WORK TO BE COMPLETED
Return each line of the material verbatim.

SOURCE MATERIAL

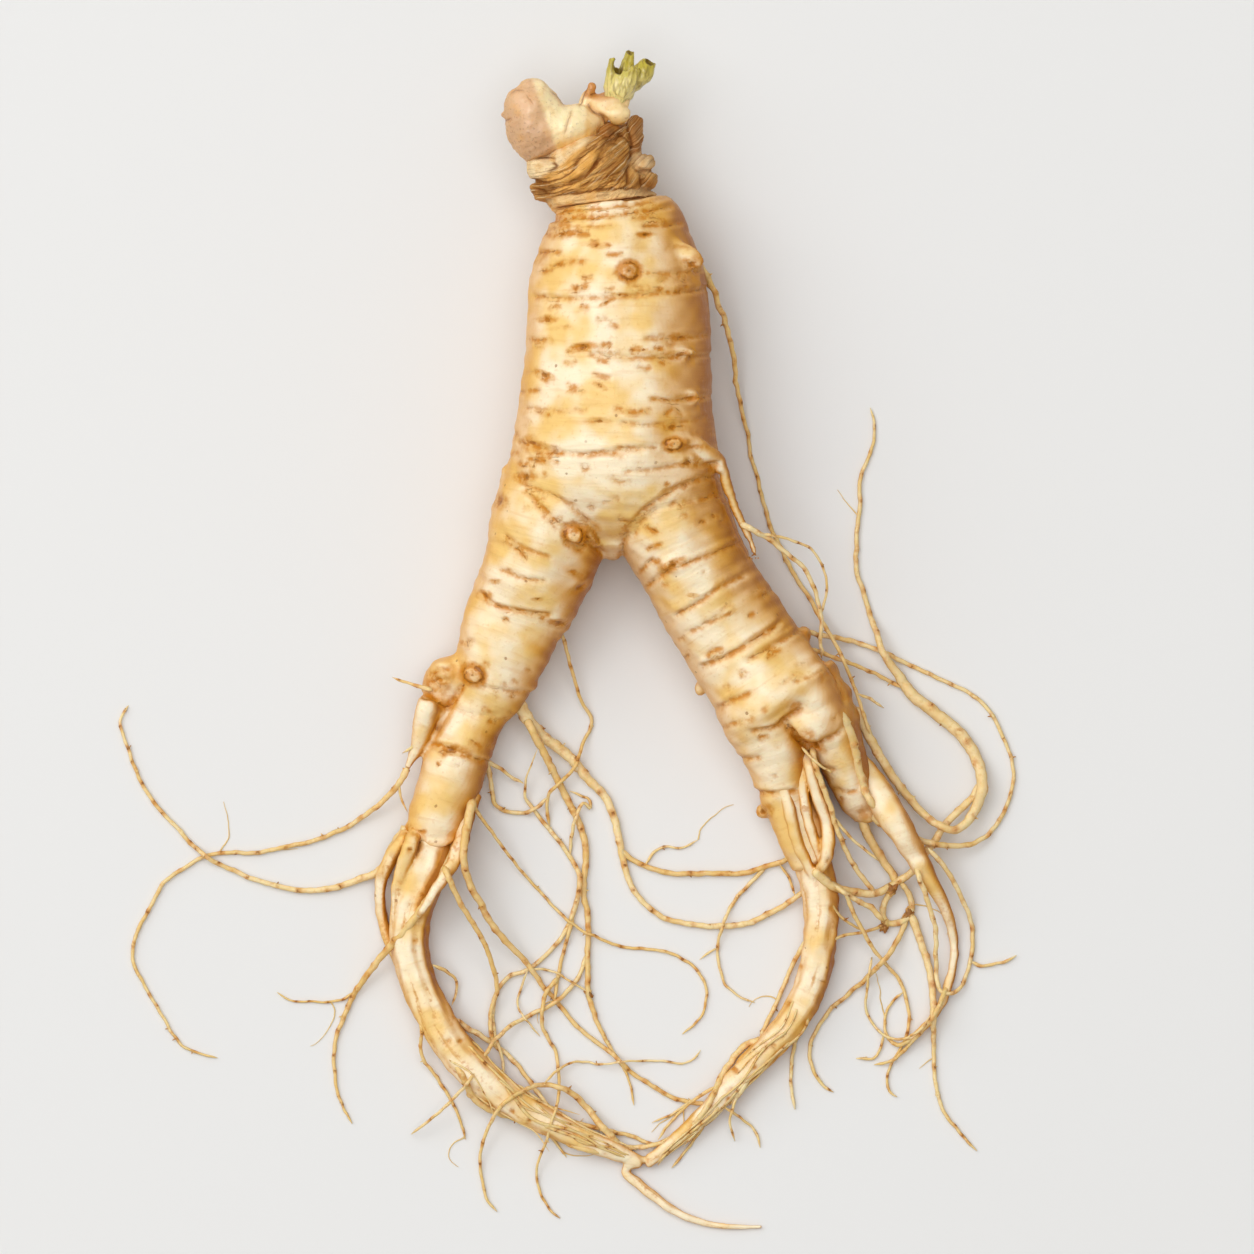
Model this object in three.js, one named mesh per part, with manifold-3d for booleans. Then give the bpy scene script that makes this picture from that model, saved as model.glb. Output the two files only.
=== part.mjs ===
/* Ginseng root lying on its back: a swollen body that forks into two legs, the tails and rootlets that
   grow from them, a wrinkled rhizome with its winter bud, and the stub of the cut stem.
   Millimetres. The crown points along +Y and the root rests on the plane z = 0. */

import * as THREE from 'three';
import { mergeVertices } from 'three/addons/utils/BufferGeometryUtils.js';
import Module from 'manifold-3d';

const wasm = await Module();
wasm.setup();

// Driving dimensions
const LEG_FLATNESS = 0.93;
const TAIL_FLATNESS = 0.96;
const REST_SINK = 0.45; // how far the undersides of body and legs are flattened by the surface
const REST_CLEAR = 0.15; // forks, tails and rootlets end this far above the surface
const CROWN_HEIGHT = 14; // height of the neck's axis above the surface
const GAP = 0.3; // clearance between two pieces that touch
const CREASE_LEFT = [-3, 81.9]; // the crease between the body's shoulder and the rhizome's collar
const CREASE_RIGHT = [18, 84.2];

const SKIN = { color: 0xe8cd96, roughness: 0.55, metalness: 0 };
const RHIZOME_SKIN = { color: 0xb98a52, roughness: 0.8, metalness: 0 };
const BUD_SKIN = { color: 0xe4c39c, roughness: 0.5, metalness: 0 };
const STEM_SKIN = { color: 0xc9bb52, roughness: 0.45, metalness: 0 };

const UP = new THREE.Vector3(0, 0, 1);

// Solids: every shape becomes a closed solid, is joined or cut, and goes back to a mesh

function solidOf(geometry) {
  const bare = geometry.clone();
  bare.deleteAttribute('normal');
  bare.deleteAttribute('uv');
  const merged = mergeVertices(bare, 1e-5);
  const vertProperties = Float32Array.from(merged.attributes.position.array);
  const triVerts = Uint32Array.from(merged.index.array);
  return new wasm.Manifold(new wasm.Mesh({ numProp: 3, vertProperties, triVerts }));
}

function joined(solids) {
  return solids.reduce((whole, next) => whole.add(next));
}

function meshOf(name, solid, skin) {
  const { vertProperties, triVerts } = solid.getMesh();
  const geometry = new THREE.BufferGeometry();
  geometry.setAttribute('position', new THREE.BufferAttribute(Float32Array.from(vertProperties), 3));
  geometry.setIndex(new THREE.BufferAttribute(Uint32Array.from(triVerts), 1));
  geometry.computeVertexNormals();
  const mesh = new THREE.Mesh(geometry, new THREE.MeshStandardMaterial(skin));
  mesh.name = name;
  return mesh;
}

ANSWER
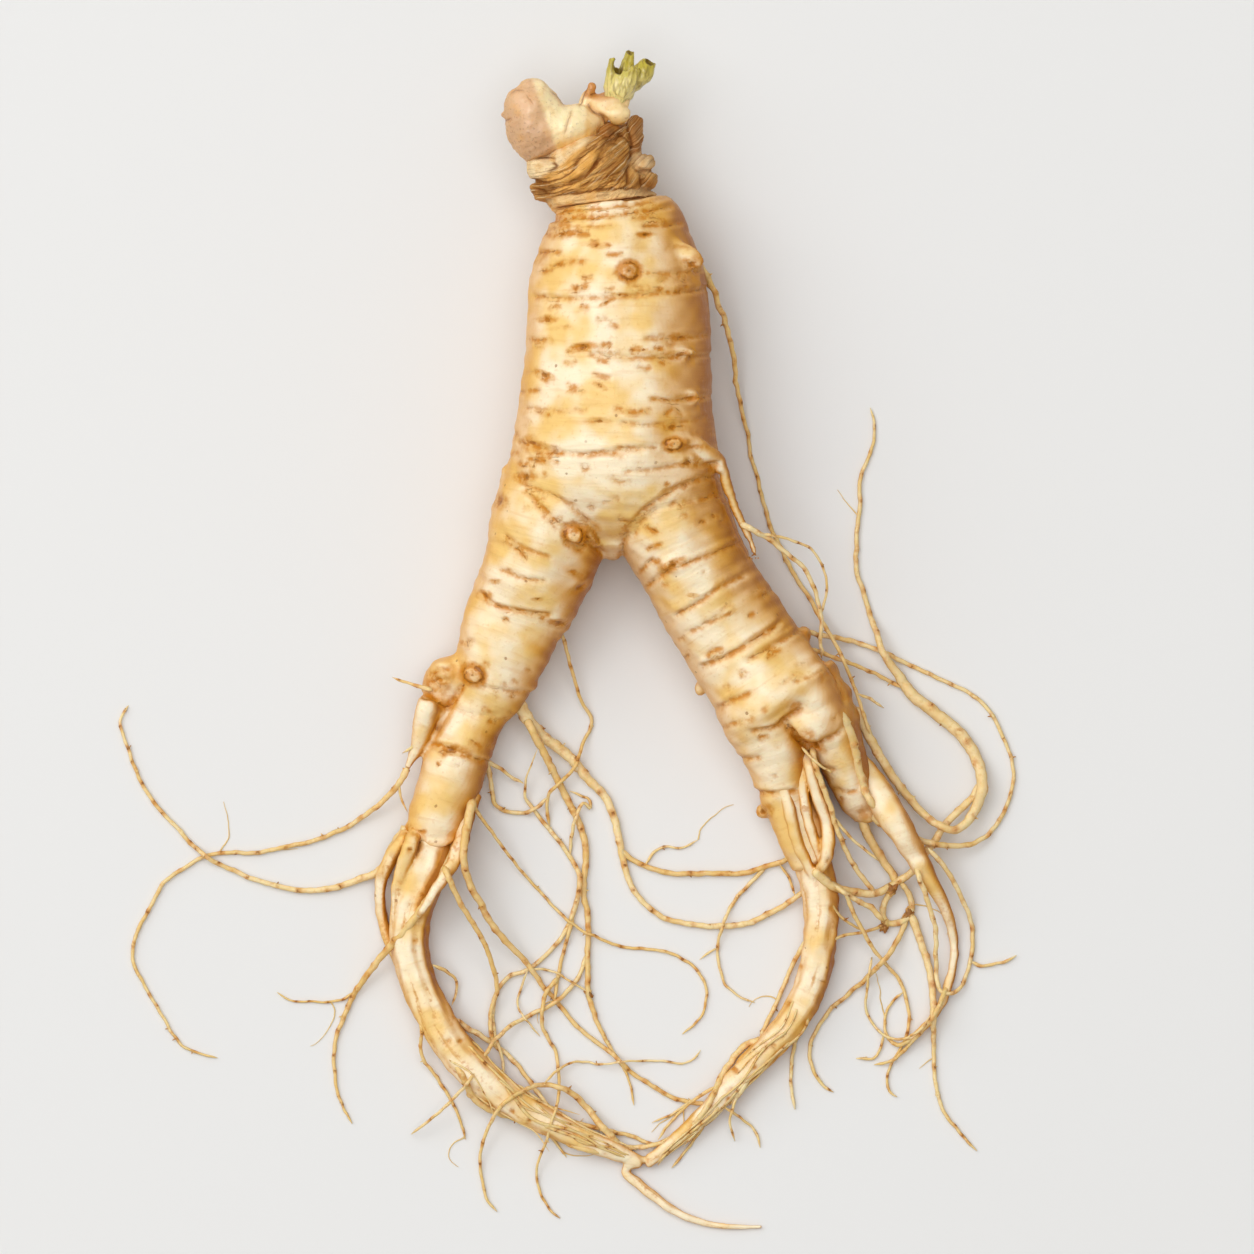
Model this object in three.js, one named mesh per part, with manifold-3d for booleans. Then give the bpy scene script that makes this picture from that model, saved as model.glb. Output the two files only.
=== part.mjs ===
/* Ginseng root lying on its back: a swollen body that forks into two legs, the tails and rootlets that
   grow from them, a wrinkled rhizome with its winter bud, and the stub of the cut stem.
   Millimetres. The crown points along +Y and the root rests on the plane z = 0. */

import * as THREE from 'three';
import { mergeVertices } from 'three/addons/utils/BufferGeometryUtils.js';
import Module from 'manifold-3d';

const wasm = await Module();
wasm.setup();

// Driving dimensions
const LEG_FLATNESS = 0.93;
const TAIL_FLATNESS = 0.96;
const REST_SINK = 0.45; // how far the undersides of body and legs are flattened by the surface
const REST_CLEAR = 0.15; // forks, tails and rootlets end this far above the surface
const CROWN_HEIGHT = 14; // height of the neck's axis above the surface
const GAP = 0.3; // clearance between two pieces that touch
const CREASE_LEFT = [-3, 81.9]; // the crease between the body's shoulder and the rhizome's collar
const CREASE_RIGHT = [18, 84.2];

const SKIN = { color: 0xe8cd96, roughness: 0.55, metalness: 0 };
const RHIZOME_SKIN = { color: 0xb98a52, roughness: 0.8, metalness: 0 };
const BUD_SKIN = { color: 0xe4c39c, roughness: 0.5, metalness: 0 };
const STEM_SKIN = { color: 0xc9bb52, roughness: 0.45, metalness: 0 };

const UP = new THREE.Vector3(0, 0, 1);

// Solids: every shape becomes a closed solid, is joined or cut, and goes back to a mesh

function solidOf(geometry) {
  const bare = geometry.clone();
  bare.deleteAttribute('normal');
  bare.deleteAttribute('uv');
  const merged = mergeVertices(bare, 1e-5);
  const vertProperties = Float32Array.from(merged.attributes.position.array);
  const triVerts = Uint32Array.from(merged.index.array);
  return new wasm.Manifold(new wasm.Mesh({ numProp: 3, vertProperties, triVerts }));
}

function joined(solids) {
  return solids.reduce((whole, next) => whole.add(next));
}

function meshOf(name, solid, skin) {
  const { vertProperties, triVerts } = solid.getMesh();
  const geometry = new THREE.BufferGeometry();
  geometry.setAttribute('position', new THREE.BufferAttribute(Float32Array.from(vertProperties), 3));
  geometry.setIndex(new THREE.BufferAttribute(Uint32Array.from(triVerts), 1));
  geometry.computeVertexNormals();
  const mesh = new THREE.Mesh(geometry, new THREE.MeshStandardMaterial(skin));
  mesh.name = name;
  return mesh;
}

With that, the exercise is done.